[REQUEST]: Print the data exactly as it is given, please.

# # #

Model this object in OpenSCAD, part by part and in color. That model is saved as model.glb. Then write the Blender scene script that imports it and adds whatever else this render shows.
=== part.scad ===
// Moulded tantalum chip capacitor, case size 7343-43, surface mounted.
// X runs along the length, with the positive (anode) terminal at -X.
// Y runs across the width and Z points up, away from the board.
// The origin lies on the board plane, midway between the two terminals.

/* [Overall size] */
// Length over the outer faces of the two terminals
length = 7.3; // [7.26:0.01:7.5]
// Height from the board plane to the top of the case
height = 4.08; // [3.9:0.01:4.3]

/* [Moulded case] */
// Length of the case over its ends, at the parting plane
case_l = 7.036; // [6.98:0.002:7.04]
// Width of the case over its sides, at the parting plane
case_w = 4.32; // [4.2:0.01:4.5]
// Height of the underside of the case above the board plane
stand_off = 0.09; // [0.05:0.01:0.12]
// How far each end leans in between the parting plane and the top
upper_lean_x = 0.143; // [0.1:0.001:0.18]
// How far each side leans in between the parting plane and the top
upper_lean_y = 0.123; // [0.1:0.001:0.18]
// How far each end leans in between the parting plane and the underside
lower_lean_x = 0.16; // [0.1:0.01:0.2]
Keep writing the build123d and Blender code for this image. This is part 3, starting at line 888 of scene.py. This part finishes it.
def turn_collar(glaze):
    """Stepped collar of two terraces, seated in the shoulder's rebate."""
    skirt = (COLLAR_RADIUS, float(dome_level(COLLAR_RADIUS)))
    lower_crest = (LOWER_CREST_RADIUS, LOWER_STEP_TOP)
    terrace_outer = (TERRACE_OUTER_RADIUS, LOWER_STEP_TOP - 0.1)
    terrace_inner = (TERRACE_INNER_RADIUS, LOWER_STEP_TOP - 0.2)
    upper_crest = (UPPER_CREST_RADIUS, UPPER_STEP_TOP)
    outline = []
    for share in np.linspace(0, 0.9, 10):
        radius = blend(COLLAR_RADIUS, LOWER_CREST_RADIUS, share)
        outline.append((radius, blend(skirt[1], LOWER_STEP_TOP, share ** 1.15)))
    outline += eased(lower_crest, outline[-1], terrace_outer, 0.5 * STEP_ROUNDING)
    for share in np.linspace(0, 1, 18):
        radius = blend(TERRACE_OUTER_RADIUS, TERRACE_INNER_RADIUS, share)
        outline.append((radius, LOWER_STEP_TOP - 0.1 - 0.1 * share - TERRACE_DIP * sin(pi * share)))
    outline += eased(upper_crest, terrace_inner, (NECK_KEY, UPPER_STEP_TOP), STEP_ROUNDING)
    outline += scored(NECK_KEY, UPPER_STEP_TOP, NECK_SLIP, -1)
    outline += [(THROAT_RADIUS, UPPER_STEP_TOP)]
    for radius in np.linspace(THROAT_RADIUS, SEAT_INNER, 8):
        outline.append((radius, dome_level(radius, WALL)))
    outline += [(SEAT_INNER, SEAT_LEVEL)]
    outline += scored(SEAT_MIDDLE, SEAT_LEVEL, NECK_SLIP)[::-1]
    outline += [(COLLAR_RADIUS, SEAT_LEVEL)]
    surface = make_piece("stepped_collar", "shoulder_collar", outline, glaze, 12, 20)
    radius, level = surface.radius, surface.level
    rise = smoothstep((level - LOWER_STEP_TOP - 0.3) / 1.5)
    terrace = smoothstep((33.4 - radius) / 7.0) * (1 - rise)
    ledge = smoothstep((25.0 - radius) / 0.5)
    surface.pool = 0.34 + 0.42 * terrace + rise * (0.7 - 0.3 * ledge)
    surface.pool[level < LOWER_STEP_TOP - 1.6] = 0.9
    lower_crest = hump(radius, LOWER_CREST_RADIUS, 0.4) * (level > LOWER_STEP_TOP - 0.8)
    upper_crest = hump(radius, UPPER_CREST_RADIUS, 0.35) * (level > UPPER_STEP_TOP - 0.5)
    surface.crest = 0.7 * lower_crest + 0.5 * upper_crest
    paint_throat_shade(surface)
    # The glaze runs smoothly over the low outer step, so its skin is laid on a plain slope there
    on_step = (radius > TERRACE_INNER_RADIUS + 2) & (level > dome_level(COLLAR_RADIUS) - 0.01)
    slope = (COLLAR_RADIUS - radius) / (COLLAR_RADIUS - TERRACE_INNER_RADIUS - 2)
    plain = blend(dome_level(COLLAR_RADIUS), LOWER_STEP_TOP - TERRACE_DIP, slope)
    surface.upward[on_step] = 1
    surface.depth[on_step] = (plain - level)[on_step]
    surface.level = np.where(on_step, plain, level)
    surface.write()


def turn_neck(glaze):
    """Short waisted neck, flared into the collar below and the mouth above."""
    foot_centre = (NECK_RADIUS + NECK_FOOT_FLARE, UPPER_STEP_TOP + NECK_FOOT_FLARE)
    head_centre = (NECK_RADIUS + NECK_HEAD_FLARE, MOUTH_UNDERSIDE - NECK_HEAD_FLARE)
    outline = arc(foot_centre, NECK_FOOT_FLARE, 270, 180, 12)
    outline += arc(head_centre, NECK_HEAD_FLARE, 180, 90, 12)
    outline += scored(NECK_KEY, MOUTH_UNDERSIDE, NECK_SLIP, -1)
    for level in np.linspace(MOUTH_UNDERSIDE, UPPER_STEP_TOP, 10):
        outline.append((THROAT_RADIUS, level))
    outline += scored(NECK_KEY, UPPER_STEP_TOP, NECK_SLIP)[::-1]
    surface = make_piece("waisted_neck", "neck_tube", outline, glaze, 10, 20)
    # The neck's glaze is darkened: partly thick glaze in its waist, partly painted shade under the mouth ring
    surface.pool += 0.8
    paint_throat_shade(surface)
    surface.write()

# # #

[ANSWER TO THIS TASK]:
Model this object in OpenSCAD, part by part and in color. That model is saved as model.glb. Then write the Blender scene script that imports it and adds whatever else this render shows.
=== part.scad ===
// Moulded tantalum chip capacitor, case size 7343-43, surface mounted.
// X runs along the length, with the positive (anode) terminal at -X.
// Y runs across the width and Z points up, away from the board.
// The origin lies on the board plane, midway between the two terminals.

/* [Overall size] */
// Length over the outer faces of the two terminals
length = 7.3; // [7.26:0.01:7.5]
// Height from the board plane to the top of the case
height = 4.08; // [3.9:0.01:4.3]

/* [Moulded case] */
// Length of the case over its ends, at the parting plane
case_l = 7.036; // [6.98:0.002:7.04]
// Width of the case over its sides, at the parting plane
case_w = 4.32; // [4.2:0.01:4.5]
// Height of the underside of the case above the board plane
stand_off = 0.09; // [0.05:0.01:0.12]
// How far each end leans in between the parting plane and the top
upper_lean_x = 0.143; // [0.1:0.001:0.18]
// How far each side leans in between the parting plane and the top
upper_lean_y = 0.123; // [0.1:0.001:0.18]
// How far each end leans in between the parting plane and the underside
lower_lean_x = 0.16; // [0.1:0.01:0.2]
Keep writing the build123d and Blender code for this image. This is part 3, starting at line 888 of scene.py. This part finishes it.
def turn_collar(glaze):
    """Stepped collar of two terraces, seated in the shoulder's rebate."""
    skirt = (COLLAR_RADIUS, float(dome_level(COLLAR_RADIUS)))
    lower_crest = (LOWER_CREST_RADIUS, LOWER_STEP_TOP)
    terrace_outer = (TERRACE_OUTER_RADIUS, LOWER_STEP_TOP - 0.1)
    terrace_inner = (TERRACE_INNER_RADIUS, LOWER_STEP_TOP - 0.2)
    upper_crest = (UPPER_CREST_RADIUS, UPPER_STEP_TOP)
    outline = []
    for share in np.linspace(0, 0.9, 10):
        radius = blend(COLLAR_RADIUS, LOWER_CREST_RADIUS, share)
        outline.append((radius, blend(skirt[1], LOWER_STEP_TOP, share ** 1.15)))
    outline += eased(lower_crest, outline[-1], terrace_outer, 0.5 * STEP_ROUNDING)
    for share in np.linspace(0, 1, 18):
        radius = blend(TERRACE_OUTER_RADIUS, TERRACE_INNER_RADIUS, share)
        outline.append((radius, LOWER_STEP_TOP - 0.1 - 0.1 * share - TERRACE_DIP * sin(pi * share)))
    outline += eased(upper_crest, terrace_inner, (NECK_KEY, UPPER_STEP_TOP), STEP_ROUNDING)
    outline += scored(NECK_KEY, UPPER_STEP_TOP, NECK_SLIP, -1)
    outline += [(THROAT_RADIUS, UPPER_STEP_TOP)]
    for radius in np.linspace(THROAT_RADIUS, SEAT_INNER, 8):
        outline.append((radius, dome_level(radius, WALL)))
    outline += [(SEAT_INNER, SEAT_LEVEL)]
    outline += scored(SEAT_MIDDLE, SEAT_LEVEL, NECK_SLIP)[::-1]
    outline += [(COLLAR_RADIUS, SEAT_LEVEL)]
    surface = make_piece("stepped_collar", "shoulder_collar", outline, glaze, 12, 20)
    radius, level = surface.radius, surface.level
    rise = smoothstep((level - LOWER_STEP_TOP - 0.3) / 1.5)
    terrace = smoothstep((33.4 - radius) / 7.0) * (1 - rise)
    ledge = smoothstep((25.0 - radius) / 0.5)
    surface.pool = 0.34 + 0.42 * terrace + rise * (0.7 - 0.3 * ledge)
    surface.pool[level < LOWER_STEP_TOP - 1.6] = 0.9
    lower_crest = hump(radius, LOWER_CREST_RADIUS, 0.4) * (level > LOWER_STEP_TOP - 0.8)
    upper_crest = hump(radius, UPPER_CREST_RADIUS, 0.35) * (level > UPPER_STEP_TOP - 0.5)
    surface.crest = 0.7 * lower_crest + 0.5 * upper_crest
    paint_throat_shade(surface)
    # The glaze runs smoothly over the low outer step, so its skin is laid on a plain slope there
    on_step = (radius > TERRACE_INNER_RADIUS + 2) & (level > dome_level(COLLAR_RADIUS) - 0.01)
    slope = (COLLAR_RADIUS - radius) / (COLLAR_RADIUS - TERRACE_INNER_RADIUS - 2)
    plain = blend(dome_level(COLLAR_RADIUS), LOWER_STEP_TOP - TERRACE_DIP, slope)
    surface.upward[on_step] = 1
    surface.depth[on_step] = (plain - level)[on_step]
    surface.level = np.where(on_step, plain, level)
    surface.write()


def turn_neck(glaze):
    """Short waisted neck, flared into the collar below and the mouth above."""
    foot_centre = (NECK_RADIUS + NECK_FOOT_FLARE, UPPER_STEP_TOP + NECK_FOOT_FLARE)
    head_centre = (NECK_RADIUS + NECK_HEAD_FLARE, MOUTH_UNDERSIDE - NECK_HEAD_FLARE)
    outline = arc(foot_centre, NECK_FOOT_FLARE, 270, 180, 12)
    outline += arc(head_centre, NECK_HEAD_FLARE, 180, 90, 12)
    outline += scored(NECK_KEY, MOUTH_UNDERSIDE, NECK_SLIP, -1)
    for level in np.linspace(MOUTH_UNDERSIDE, UPPER_STEP_TOP, 10):
        outline.append((THROAT_RADIUS, level))
    outline += scored(NECK_KEY, UPPER_STEP_TOP, NECK_SLIP)[::-1]
    surface = make_piece("waisted_neck", "neck_tube", outline, glaze, 10, 20)
    # The neck's glaze is darkened: partly thick glaze in its waist, partly painted shade under the mouth ring
    surface.pool += 0.8
    paint_throat_shade(surface)
    surface.write()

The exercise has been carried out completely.